BTW for your birds get a hold of some fake pigeon eggs. You can buy these online. Rather than separate your pair, you can replace any new eggs they lay with these.......they will sit on them for the normal 18-20 days or so and then start again. This way your pair can happily stay together without constantly producing babies. If you just take the eggs away the female will lay again too soon and deplete her body of calcium.


----------



## tyira (Feb 18, 2014)

After i noticed that it was not wood i went looking for others. These are the ones i am looking at right now. Thinking of using plywood to make walls to put shelves so they can sit on then on the screens and add a floor to them. just ant sure what one would be best.

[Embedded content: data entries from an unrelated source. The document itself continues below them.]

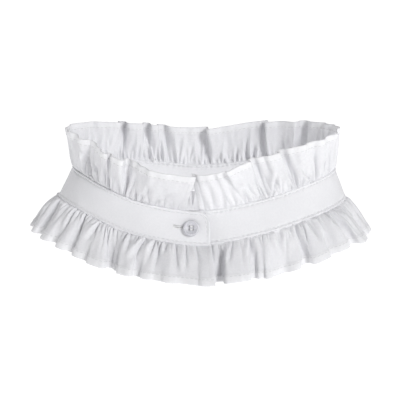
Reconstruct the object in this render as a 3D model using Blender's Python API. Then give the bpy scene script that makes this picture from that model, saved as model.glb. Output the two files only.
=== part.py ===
"""Ruffled neck collar: a buttoned band with a gathered ruffle sewn to its upper and its lower edge.

Metres, +Z up. The origin is the middle of the neck opening, at the height of the band. The button faces -Y.
A place round the neck is a turn in degrees: 0 at the front, 90 at -X, 180 at the back and 270 at +X. The band is one
strip: it starts just past the front, at a turn a little under 0, goes once round and ends under its own start.
"""

import math
from bisect import bisect_right
from collections import namedtuple

import bmesh
import bpy
from mathutils import Matrix, Vector

# The neck opening, measured to the band's lower seam
HALF_WIDTH = 0.0850
FRONT_DEPTH = 0.0530
BACK_DEPTH = 0.0490

# The band
BAND_WIDTH = 0.0196
BAND_WALL = 0.0016
BAND_START = -3.1
BAND_END = 368.5
BAND_COLUMNS = 112
BAND_RAILS = 3
END_CORNER_WIDTH = 0.0062
END_CORNER_HEIGHT = 0.0115
END_COLUMNS = 6

# How far the overlapping ends stand apart, and the turn over which they come together
LAYER_STEP = 0.0023
LAYER_TURN = 46.0

# Ruffles
RUFFLE_WALL = 0.0010
SEAM_GAP = 0.00048
SEAM_TURNOVER = 0.30
UPPER_WIDTH = 0.0244
LOWER_WIDTH = 0.0247
GATHERS = 80
COLUMNS_PER_GATHER = 4
RUFFLE_RAILS = (0.0, 0.13, 0.34, 0.62, 1.0)
GATHER_DEPTH = 0.00085
GATHER_REACH = 0.24
CREASE_DEPTH = 0.0010
FOLD_GROWTH = 1.15
FLARE_AT_SEAM = 1.25
FLARE_FADE = 0.32
STEEPEST = 1.18

# The button
BUTTON_RADIUS = 0.0046
BUTTON_THICKNESS = 0.0022
BUTTON_WELL_RADIUS = 0.0027
BUTTON_WELL_DEPTH = 0.0007
BUTTON_EDGE = 0.0005
BUTTON_HOLE_RADIUS = 0.00055
BUTTON_HOLE_SPACING = 0.0018
BUTTON_TURN = 4.1
BUTTON_HEIGHT = 0.0097
BUTTON_GAP = 0.0004
BUTTON_SEGMENTS = 32
HOLE_SEGMENTS = 10

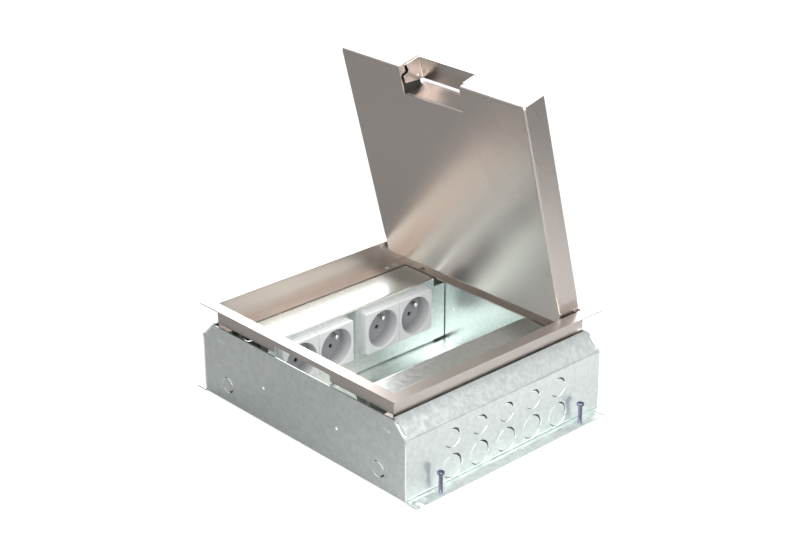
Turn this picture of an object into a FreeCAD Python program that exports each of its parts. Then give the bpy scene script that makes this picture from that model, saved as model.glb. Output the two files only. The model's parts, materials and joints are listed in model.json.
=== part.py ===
import FreeCAD, Part
import math
import os

# Floor socket box with a hinged stainless lid tray, in millimetres.
# The origin is the centre of the base plate's underside, +X runs towards the
# right side wall, +Y towards the hinge and +Z up.

# Base box, galvanised sheet
BASE_WIDTH = 318.4           # bottom plate with its two fixing flanges
BASE_DEPTH = 255.4
BASE_SHEET = 1.5
FLANGE_WIDTH = 13.4          # each fixing flange, outside its side wall
BASE_HEIGHT = 78.4
SLANT_RISE = 15.2            # the side walls lean inwards at 45 degrees over this height
SIDE_LIP = 1.9               # and end this far above the front and rear walls
BEND = 1.0                   # inside radius of a fold in galvanised sheet
PAST = 1.0                   # how far a cut runs past the face that it opens
TINY = 0.01                  # tolerance for finding an edge by its place
WALL_FOOT = 14.0             # side wall's foot, welded to the bottom plate
CORNER_SLIT = 1.8            # relief slit at each end of the slanted sheet
CORNER_SLIT_MARGIN = 2.4

# Knockouts and fixing holes of the base
SIDE_KNOCKOUT_PITCH = 35.0
SIDE_KNOCKOUT_COUNT = 5
UPPER_KNOCKOUT_RADIUS = 10.0
UPPER_KNOCKOUT_HEIGHT = 45.0
LOWER_KNOCKOUT_RADIUS = 12.5
LOWER_KNOCKOUT_HEIGHT = 16.0
END_KNOCKOUT_RADIUS = 8.5
END_KNOCKOUT_EDGE = 36.8      # from the side wall's outer face to the centre
END_KNOCKOUT_HEIGHT = 20.0
KNOCKOUT_SLIT = 1.4           # at its mean, as the disc sits off the punched circle's centre
KNOCKOUT_SHIFT = 0.8
END_KNOCKOUT_ARCS = [(20, 150), (170, 200), (215, 340)]      # degrees, webs between them
UPPER_KNOCKOUT_ARCS = [(-60, 70), (100, 200)]
LOWER_KNOCKOUT_ARCS = [(-55, 60), (75, 180), (200, 285)]
WALL_HOLE_DIAMETER = 3.2
WALL_HOLE_SPACING = 106.0
WALL_HOLE_HEIGHT = 38.5
FLANGE_NOTCH_WIDTH = 6.0
FLANGE_NOTCH_DEPTH = 8.5
FLANGE_NOTCH_END = 8.2       # from the flange's end to the notch's middle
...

http://www.ebay.com/itm/Brand-New-D...229?pt=LH_DefaultDomain_0&hash=item35ce12ccad

http://www.ebay.com/itm/New-Wooden-...-HJ00909-/121154144319?_trksid=p2054897.l4276

http://www.ebay.com/itm/Pawhut-Back...673?pt=LH_DefaultDomain_0&hash=item5660eac389


----------



## mookeeman (Dec 11, 2008)

ur raising pigeons lol not chickens here is a link to my loft I started out with the first section and added the second and flight pens total cost over 4 years is about 300.00 and a lot of time... ask your friends for lumber and wood to help your costs

http://www.pigeons.biz/forums/f38/flight-pen-floor-72112.html

check it out... scrool to the bottom its the only pics on the post


----------



## tyira (Feb 18, 2014)

But if I adapt them would thay work? No one around here will help with limber and I dont think anyone would help me build one eather.


----------



## mookeeman (Dec 11, 2008)

build something outside wait for this clutch to be raised up and then in the spring put them outside they should be fine


----------



## huffmancharlie (Nov 17, 2010)

*new loft*

Hi, haven't been on this site for a couple of years and just doing catch up on all current conversations. Great to see it so active. I would do as saggested to stay away from metal sheds and siding. For that price you could build your own and much larger one. My loft that Im still working on from last year is in two sections. A 22ft by 20ft loft, it has a viewing room, and the other side is the breeding pen room which has 24 individual nest pens and 6 larger individual nest pens. The viewing room has 16 indiv. show cages and one large show pen for my fantails and jacobins. There is a 4ft walkway going into the 2 seperating pens and into the viewing room. The other section is a 12ft by 24ft pen with 2 seperating pens that are 9ft by 8ft wide and the 3rd pen is my roller pen which is 6ft by 12ft long. There is 30 nest pens for the rollers. I use the performing rollers for fostering. Just make sure it's free from predators, and has sufficient air flow and natural lighting. My walls go down a foot and a half into the ground and my floors are above the ground, so it stays dry and nothing can try to dig underneath my floors. It's been still a long process to get it done, and alot of detailed work that can go into a pigeon loft. It all depends on how many birds you want and breeds. It's always fun to keep adding on like most of us do. I will post current pics of my loft when we finish with each section. Cant wait until it's all done. Have fun and hope you get your new loft.


----------



## huffmancharlie (Nov 17, 2010)

*my fantails and jacobins*

Here are a few fun pics of my breeds. Alot of fun to raise and just beautiful to watch in the show pen. [


----------



## tyira (Feb 18, 2014)

My moms bf is going to help me with plains and building ot when the weather brakes. Cant wait.


----------